Although many women have a hard time conceiving, some women actually struggle to stay pregnant. Roughly two out of every ten pregnancies end in miscarriage, but most women go on to have a successful pregnancy. Recurrent pregnancy loss is classified as two or three miscarriages in a row. When you suffer repeated losses, it can feel particularly devastating.
After three miscarriages, your OB-GYN may recommend that you see a reproductive endocrinologist for further testing. Various factors can contribute to recurrent pregnancy loss, including:
Though miscarriage can occur at any age, the odds increase after age 35. By age 40, over one-third of pregnancies end in miscarriage.
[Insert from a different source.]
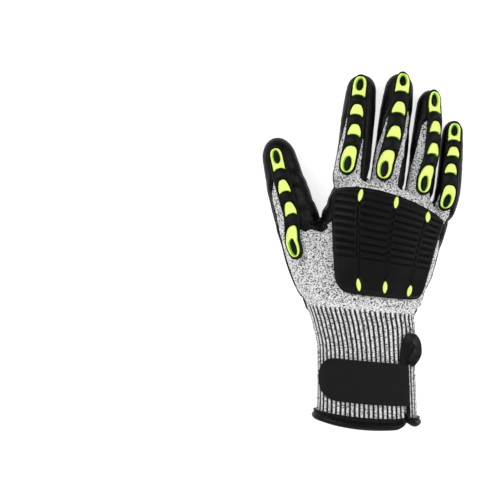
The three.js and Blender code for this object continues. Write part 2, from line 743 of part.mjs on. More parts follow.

Issues such as scarring, abnormal shaping of the uterus and an incompetent cervix can lead to recurrent pregnancy loss. If your physician identifies a physical problem, surgery or other treatment may be recommended to increase your odds of maintaining a pregnancy.
Conditions like polycystic ovarian syndrome (PCOS), low progesterone, and uncontrolled Type 1 Diabetes can play a role in repeated losses.
Your body develops antibodies to fight infection. Sometimes, a woman will develop antibodies that treat a pregnancy like a foreign body, which can cause clot off the blood flow to the placenta. Low-doses of aspirin or a blood thinner like heparin can address this condition.
Because some vaginal infections are linked to miscarriage, your doctor will run tests to rule out this cause.
Even with testing, over 50 percent of couples never identify the cause of their pregnancy losses. While that statistic can seem frustrating, there is reason for hope. Of the couples dealing with repeated miscarriages, 60 to 70 percent eventually have a successful pregnancy.